22 Dezember
EVANGELIUM Lk 1, 46-56
46Da sagte Maria: Meine Seele preist die Größe des Herrn,
47und mein Geist jubelt über Gott, meinen Retter.
48Denn auf die Niedrigkeit seiner Magd hat er geschaut. Siehe, von nun an preisen mich selig alle Geschlechter.
49Denn der Mächtige hat Großes an mir getan, und sein Name ist heilig.
50Er erbarmt sich von Geschlecht zu Geschlecht über alle, die ihn fürchten.
51Er vollbringt mit seinem Arm machtvolle Taten: Er zerstreut, die im Herzen voll Hochmut sind;
52er stürzt die Mächtigen vom Thron und erhöht die Niedrigen.
53Die Hungernden beschenkt er mit seinen Gaben und lässt die Reichen leer ausgehen.
54Er nimmt sich seines Knechtes Israel an und denkt an sein Erbarmen,
55das er unsern Vätern verheißen hat, Abraham und seinen Nachkommen auf ewig.
56Und Maria blieb etwa drei Monate bei ihr; dann kehrte sie nach Hause zurück.
Tagesimpuls:
Die Hungernden beschenkt er mit seinen Gaben und lässt die Reichen leer ausgehen. (Lk 1,53)
Der Lobpreis Marias (Magnificat genannt) erinnert an die Bergpredigt Jesu: „Selig die arm sind vor Gott!“ Die Armen beschenkt Gott, die Stolzen, Großen und Reichen erniedrigt er.
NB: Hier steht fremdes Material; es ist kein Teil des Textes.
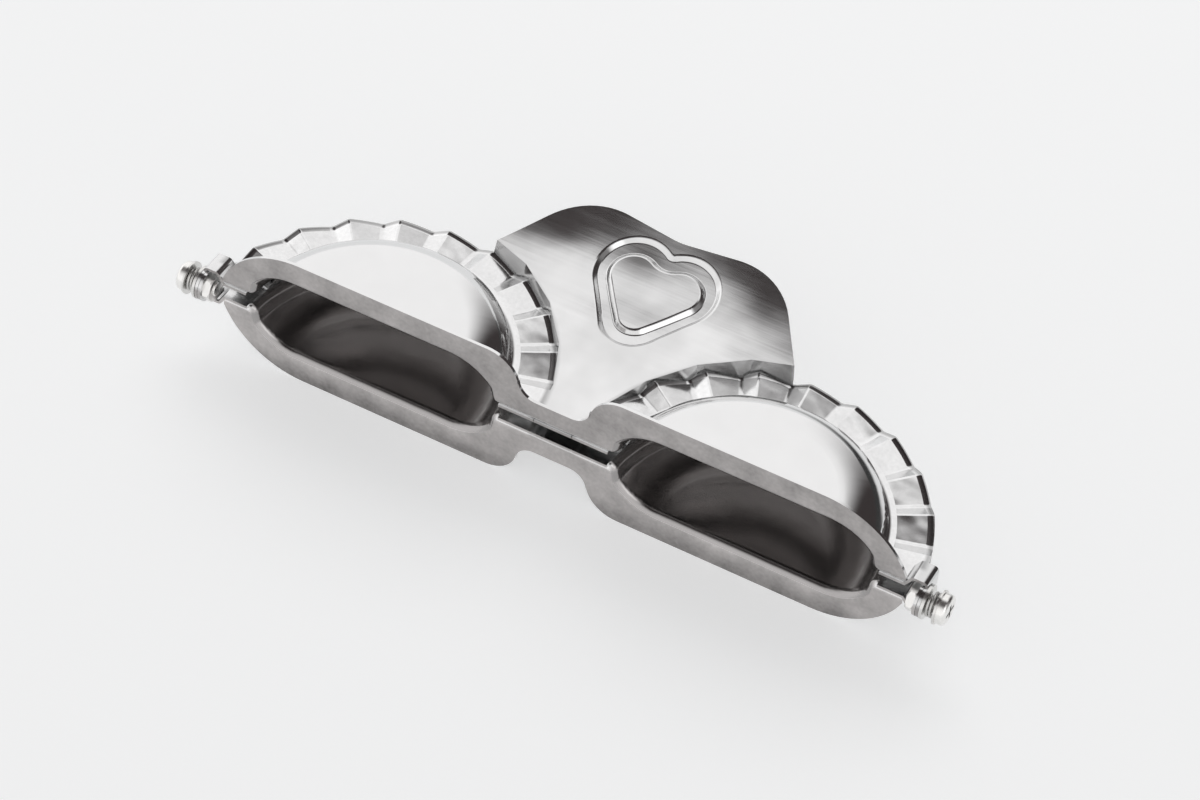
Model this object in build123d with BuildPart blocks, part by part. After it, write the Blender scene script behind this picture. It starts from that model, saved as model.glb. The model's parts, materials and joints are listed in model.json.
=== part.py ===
"""Empanada press: two identical stamped steel halves, each with a pair of half-round pans, a crimped
rim and a curved handle leaf, hinged together along their flanged front edge by two sprung screws.

The halves are drawn closed, with the hinge axis on X, the handle towards +Y and the closing plane
at Z = 0.  At the end the closed press is stood on a table: it leans back on the flange under its
pans and on the tips of the lower handle leaf.  All sizes are in millimetres.
"""

import os
from math import asin, atan, cos, degrees, hypot, radians, sin, sqrt, tan

from build123d import *

os.makedirs("parts", exist_ok=True)

# Sheet and closing plane
sheet = 0.8                 # thickness of the steel
seam = 2.0                  # from the closing plane to the inner face of each half
front_gap = 0.15            # from the hinge axis plane to the face of the front flange

# Pans
pan_spacing = 105.0         # between the centres of the two pans
pan_radius = 34.8           # inside, at the foot of the wall
pan_depth = 12.2            # from the closing plane to the inside of the pan's floor
pan_draft = 12.0            # degrees, of the wall
wall_top = 6.6              # inside, from the closing plane to where the shoulder begins
shoulder_slope = 52.0       # degrees, where the shoulder meets the wall
shoulder_radius = 13.6      # inside
shoulder_edge = 0.8         # inside radius between wall and shoulder
pan_foot = 1.8              # outside radius where the wall turns out into the rim

# Crimped rim
rim_radius = 47.0           # trimmed edge
crimp_start = 37.0          # radius where the crimps begin
crimp_count = 10
crimp_pitch = 16.4          # degrees from ridge to ridge
crimp_depth = 2.0
short_side = 1 / 3          # share of the pitch taken by the steeper side of a crimp
ridge_radius = 1.0
trough_radius = 2.2

# Front flange
bend_radius = 1.6           # inside radius of the bend
flange_over_pan = 8.5       # width above the pan's floor
flange_edge_strip = 9.0     # its free edge between the pans, above the closing plane
flange_beside_pan = 7.7     # width on the inner side of each pan
flange_strip_radius = 5.0
flange_inner_radius = 9.0
flange_outer_radius = 25.0
flange_tip = 4.6            # height of its free edge at the hinge end
root_depth = 3.6            # of the plain sheet behind the flange

# Handle leaf
leaf_flat = 8.0             # flat from the hinge, then curved away from the closing plane
leaf_radius = 200.0         # inside
leaf_side = 43.4            # half width where the side meets the rim
leaf_lobe_x = 28.1          # where the lines of side and end edge would cross
leaf_lobe_y = 69.0
leaf_notch_y = 65.9
leaf_round = 20.0
riser_draft = 12.0          # degrees, of the riser between the rim and the leaf

# Heart-shaped groove pressed into the leaf
heart_lobe = 10.5
heart_lobe_x = 6.5
heart_lobe_y = 53.3
heart_tip = 9.0
heart_tip_y = 41.8
heart_notch_radius = 2.0
groove_width = 4.6
groove_depth = 1.1
groove_draft = 1.2          # run of each sloped side of the groove
groove_edge = 0.9           # radius of the bulging edges of the groove
groove_bed = 0.5            # radius of its hollow edges

# Hinge ears
hinge_end = 96.5            # where the rim is cut square, from the middle
ear_radius = 4.4
tab_height = 4.9            # inner face of the tab above the closing plane
tab_width = 6.2
tab_front = 0.3             # front edge of the tab, behind the hinge axis
tab_run = 1.8               # run of the tab's slope
tab_bend = 0.7              # inside radius of the tab's bends
tab_relief = 0.6            # gap between the tab and the rim beside it
ear_face = 100.6            # inner face of the lower ears
play = 0.1                  # side play of the upper ear between lower ear and washer
hole_play = 0.08            # radial, between screw and ears

# Screws, nuts, washers and springs
screw_diameter = 4.0
head_diameter = 8.0
head_height = 2.4
head_round = 1.1
recess_width = 0.9
recess_length = 4.4
recess_depth = 1.4
nut_across = 7.0
nut_height = 2.2
nut_chamfer = 0.5
screw_end = 0.4             # end of the screw past the nut
screw_chamfer = 0.2
washer_diameter = 9.0
washer_height = 0.8
head_washer_height = 0.5
spring_length = 2.6
spring_diameter = 6.8
wire_diameter = 0.8
spring_turns = 2.0
thread_play = 0.02          # radial, between the nut's bore and the screw

# Worked out from the sizes above
fine = sheet / 50           # for telling edges apart
pan_centre = pan_spacing / 2
pan_locations = [(-pan_centre, 0), (pan_centre, 0)]
seam_outer = seam + sheet
pan_top = pan_depth + sheet
wall_top_radius = pan_radius - (wall_top - seam) * tan(radians(pan_draft))
floor_radius = wall_top_radius - (pan_depth - wall_top) / tan(radians(shoulder_slope))
flange_top = pan_depth + flange_over_pan
leaf_outer_radius = leaf_radius - sheet
leaf_side_y = sqrt(rim_radius**2 - (pan_centre - leaf_side) ** 2)
leaf_sweep = degrees(asin((leaf_lobe_y - leaf_flat) / leaf_outer_radius))
ceiling = leaf_side_y       # higher than anything on a half
riser_slope = tan(radians(riser_draft))
crimp_down = short_side * crimp_pitch
crimp_fall = 2 * crimp_depth / (crimp_start + rim_radius)   # of a trough, for each mm of radius
trough_start = 90 - (crimp_pitch - crimp_down) / 2 - (crimp_count // 2 - 1) * crimp_pitch
end_turn = crimp_pitch / 4    # degrees that the rim goes past the hinge line before it is cut there
die_depth = 2 * crimp_depth
die_radius = rim_radius + ceiling
tab_back = tab_front + tab_width
hole_radius = screw_diameter / 2 + hole_play
upper_ear_face = ear_face + sheet + play
washer_face = upper_ear_face + sheet + play
spring_face = washer_face + washer_height
head_washer_face = spring_face + spring_length
head_face = head_washer_face + head_washer_height
screw_tip = ear_face - nut_height - screw_end
FRONT = Plane.XZ.offset(-front_gap)     # the face of the front flange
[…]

Ich fühle mich vielfach mit meiner Armut konfrontiert. Ich erlebe die Schwäche, wenn ich nicht so gesund bin, wie ich sein möchte. Ich erlebe die Zeitnot, wenn ich für die Dinge, die ich meine, machen zu müssen, nicht die nötige Zeit finde. Ich erlebe die Not, dass ich viele Dinge den Menschen nicht erklären kann, die ich aber trotzdem so machen muss, aber die Menschen beschweren sich, weil ich aus ihrer Sicht nicht genug für sie tue. Ich erlebe die Not meiner Sünden, dass es mir nicht gelingt, so zu sein, wie ich sein sollte.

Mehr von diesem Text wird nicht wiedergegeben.